Emperor of the world, then a man-made angel, from man-made angel to natural angel, then from natural angel to a Mane, then god born in heaven, Karma-Deva, and then natural god, then Indra, Brihaspati, Virat and Hiranyagarbha and then Parabrahman—is a calculus of joy given in the scriptures. So the bliss of the eternal, supreme fruit of Yoga is simply indescribable. So they say it is divine ecstasy. They cannot express it. That is the ultimate fruit of the state of superconsciousness which the Raja Yogi attains through the eight stages, Yama, Niyama, Asana, Pranayama, Pratyahara, Dharana, Dhyana and Samadhi. It is infinite bliss that dissolves your individual consciousness. One who gets this bliss cannot say anything. He becomes dumb as it were. Suppose you give the most delicious thing to a dumb man, he cannot express the taste. That gives you an inkling of the difficulty to describe in words the supreme Bliss into which the Yogi merges himself. That is the state of the highest Samadhi.

Suppose you prepare first-class Kheer by putting rice and sugar into milk itself and boiling it. After you have taken the Kheer the servant, while cleaning the vessel finds some quantity left in the vessel, but he had poured water in it already. He drinks it and he gets some taste of the diluted Kheer and not the pure, original undiluted Kheer. Similarly, only a small fraction of the Supreme Bliss alone is what we can experience here. Until you get the highest Samadhi, you get only so much of that bliss.

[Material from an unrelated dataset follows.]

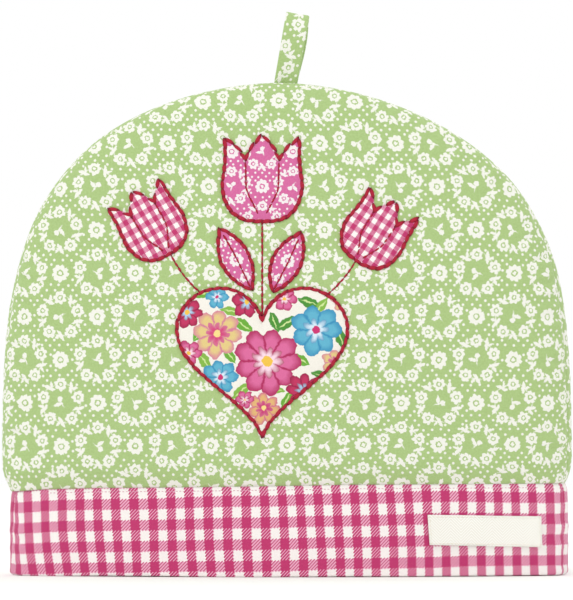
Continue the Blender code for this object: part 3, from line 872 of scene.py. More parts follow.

Suppose a man has heard some wonderful concert and gives an account of it. We can get some idea of the concert, but we cannot actually have a complete and correct idea of the concert. We cannot enjoy the concert itself. So also, we can have only some idea of the great joy that is obtained from Samadhi. Saints who have reached that stage are still living, though many of them cannot be recognised. Those who have got the right Bhava, will be able to recognise them and will get impetus from such souls to reach perfection. Those who have seen that wonderful vision of that Supreme Being try to express how that beauty looks like. The beauty of all the most beautiful women of the world pales into insignificance when compared to the beauty of the celestial nymphs. Man cannot even look at them. They are so beautiful. But, to a man of Realisation even they appear like ash in a crematorium. They will be absolutely disgusting to him.

So we have known something about the bliss of Self-realisation. We should always strive to get only that bliss. What is the bliss of all worldly objects put together when compared to That! The bliss of Realisation is limitless bliss. The bliss of the non-self is limited. The bliss of the Self is eternal. It never perishes and you are yourself that. That is your real nature. But through ignorance and desire you have forgotten your real nature. Control the senses, remove ignorance and know your real nature. Be still and know the Self and attain the Supreme Bliss. That is the message of Yoga.